A little sleep, a little slumber, a little folding of the hands to rest – and poverty will come on you like a thief and scarcity like an armed man (Proverbs 24.33-34).
7.45 am: ‘Lazy, lazy, lazy, John!’, came the voice of chastening. But they were right: ars longa vita brevis. At 5.30 am, while still in bed, tossing and turning, a methodological framework for the Edmund Jones compositions arose out of the darkness. And with it, the vaguest sense of sonorities and modulations that would be new to my work. 8.45 am: I read through the text that I’d written yesterday. I was in two minds: Should I either continue writing or venture into the studio and begin processing sounds? Or, should I divide the day between both activities? Sometimes ideas arise involuntarily, and so quickly and in such numbers that I’m hard-pressed to write them down fast enough. I stuck with writing and research. My first port of call: a seventeenth-century map of Philadelphia. ‘A Scale of English Miles’ is such a surreally poetic expression:
Next stop: astrological charts. Jones drew them to determine the course of his ministry and itinerancy. The notion that the stars indicated (rather than determined) the course of his life was congruent with his Christian theology. The celestial sphere was, after all, God’s handiwork, and he’d guided the Magi to the Christ child by means of a star. In the diagram, the central rectangle represented the Earth and the greater rectangle, the heavens. The latter is divided into 12 compartments (or houses) to represent the lunar months. Within this framework, Jones charted the position of the constellations, planets, and their procession:
I returned to the research notes I’d made when writing my introduction to the Jones book to plunder ideas. After lunch, I stretched my legs: walk to and from the promenade. Apparently, there’ll be a Spring tide when Storm Ciara hits tonight. ‘Goodbye, Prom (again)!’:
2.20 pm: Back at my desk. A radical re-read Jones’ text was required.
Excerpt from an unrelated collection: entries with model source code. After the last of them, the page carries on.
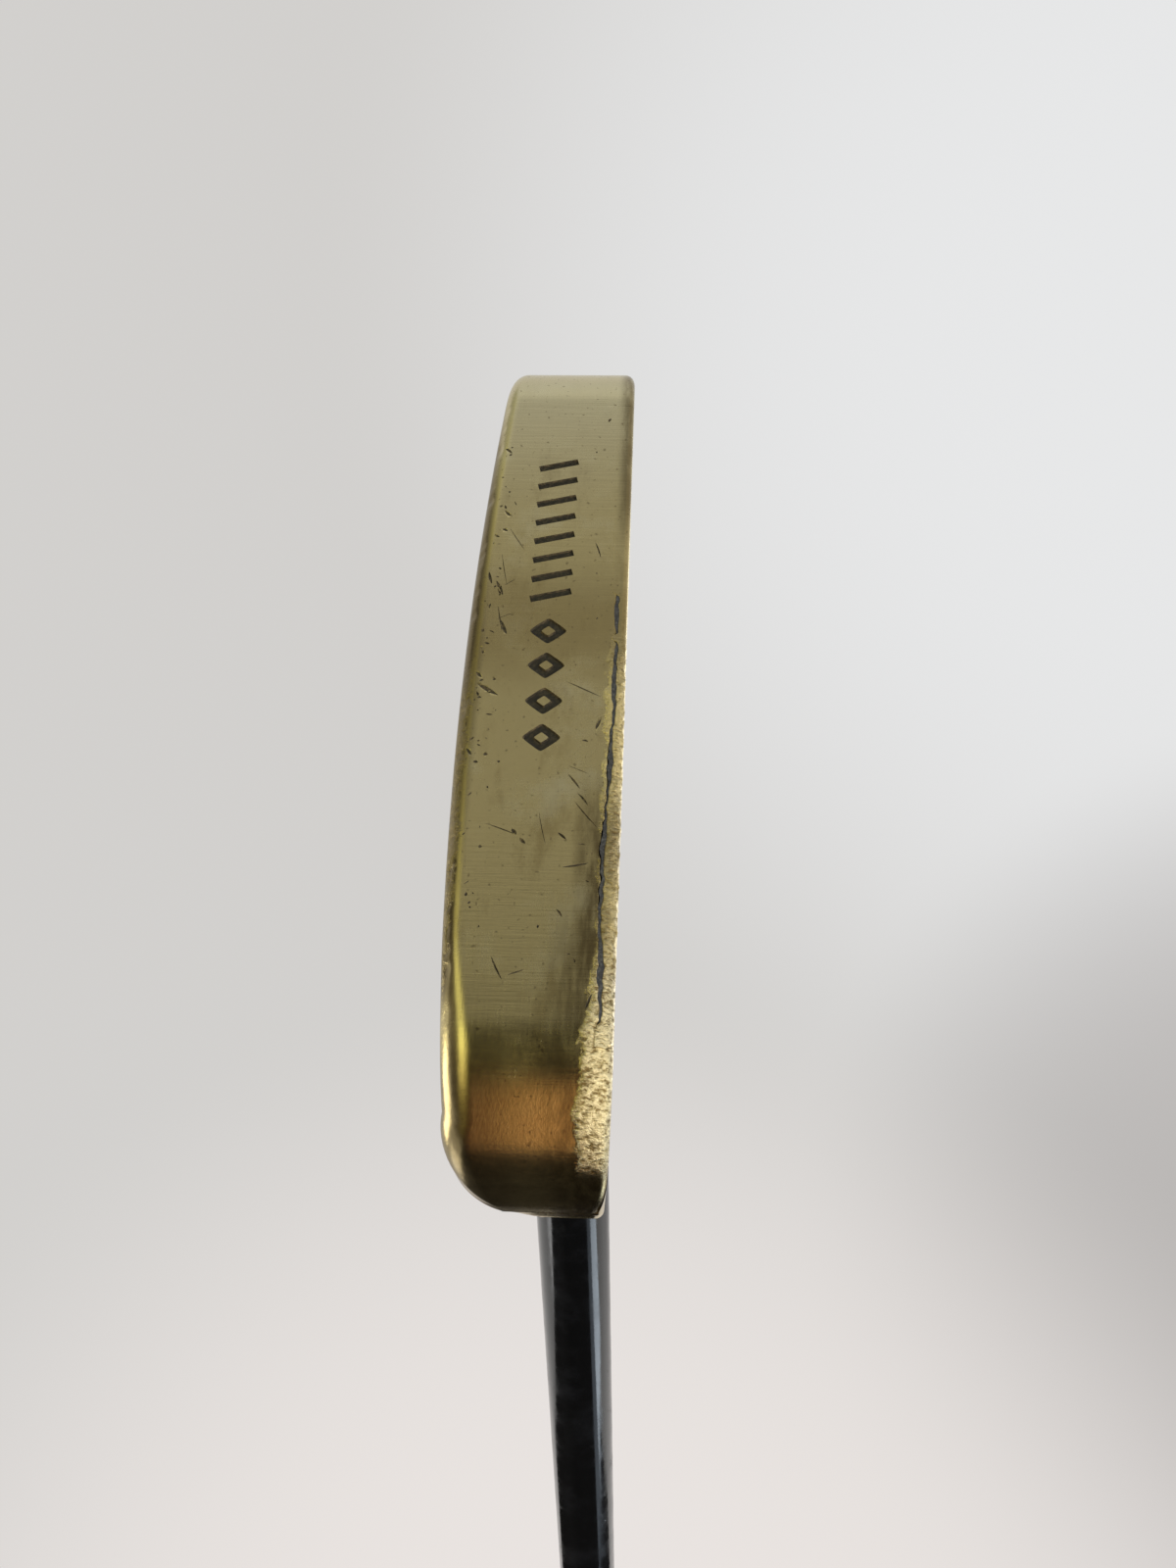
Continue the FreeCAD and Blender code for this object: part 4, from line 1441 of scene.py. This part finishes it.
@dataclass
class ShaftAxis:
    """The shaft's axis, and the heights along it where its pieces start and end, in millimetres."""

    foot: Vector
    way: Vector
    tip_radius: float = 4.7
    butt_radius: float = 7.35
    wall: float = 0.5
    shoulder: float = 0.25
    neck_rise: float = 3.2
    post_length: float = 26.0
    heel_height: float = 23.5
    tip_run: float = 230.0
    steps: int = 9
    step_pitch: float = 38.0
    step_cone: float = 1.6
    club: float = 889.0
    cap: float = 4.0
    grip_length: float = 267.0

    @classmethod
    def from_frame(cls) -> "ShaftAxis":
        """Read the axis from the vent at the butt, which lies on it."""
        vent = next(m for m in frame["record"]["mounts"] if m["name"] == "butt_vent")
        way = Vector(vent["axis"]).normalized()
        place = Vector(vent["pos_m"]) / MM
        return cls(foot=place - way * (place.z / way.z), way=way)

    def __post_init__(self) -> None:
        """Work out the heights that follow from the sizes."""
        self.neck_top = (self.heel_height + self.neck_rise) / math.sin(self.lie())
        self.post_top = self.neck_top + self.post_length
        self.shaft_top = self.club - self.cap
        self.grip_start = self.club - self.grip_length

    def lie(self) -> float:
        """The shaft's angle to the ground, in radians."""
        return math.asin(self.way.z)

    def place(self, across: Array, side: Array, height: Array) -> Array:
        """Points at (across, side, height) in the shaft's own frame, moved into the row's frame.

        Across runs away from the player at zero lean, side runs to the back, height runs up the axis.

        Args:
            across: millimetres along the shaft's local X.
            side: millimetres along the shaft's local Y.
            height: millimetres up the axis from the ground.

        Returns:
            The points, (..., 3).
        """
        local_x = np.array([self.way.z, 0.0, -self.way.x])
        local_y = np.array([0.0, 1.0, 0.0])
        return (np.array(self.foot) + across[..., None] * local_x + side[..., None] * local_y
                + height[..., None] * np.array(self.way))

    def turned(self, name: str, profile: Array, around: int) -> Solid:
        """Turn a profile about the axis.

        Args:
            name: the object's name.
            profile: (points, 2) as (radius, height), a ring that closes on itself.
            around: points round the axis.

        Returns:
            The closed surface.
        """
        turn = np.linspace(0, 2 * math.pi, around, endpoint=False)
        radius, height = profile[:, :1], profile[:, 1:]
        loops = self.place(radius * np.cos(turn), radius * np.sin(turn), height)
        return build_piece(name, loops, closed=True)


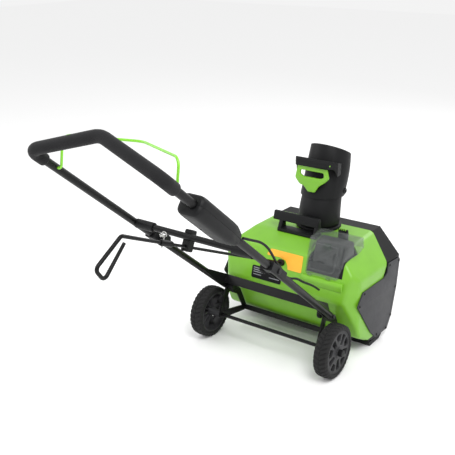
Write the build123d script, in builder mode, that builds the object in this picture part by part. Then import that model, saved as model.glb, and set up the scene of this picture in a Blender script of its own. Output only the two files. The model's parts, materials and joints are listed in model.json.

On this occasion, I was looking for entirely natural sounds in the landscape and types of deformation and idiosyncrasy evident in the witnesses’ visual description of spirits. (In the background: King Crimson’s In the Wake of Poseidon (1970.)) Thus, my afternoon’s work was foreordained:
5.00 pm: ‘esc’.
I can begin to compose only when I’ve conceived a plan, a strategy, or an intent. But these things are mutable and responsive to possibilities that can only emerge in the process of making. As in life, all things are contingent upon all other things; all decisions must he held in an open hand. Conditions and circumstances change. Thus a ‘no’ may be only for now.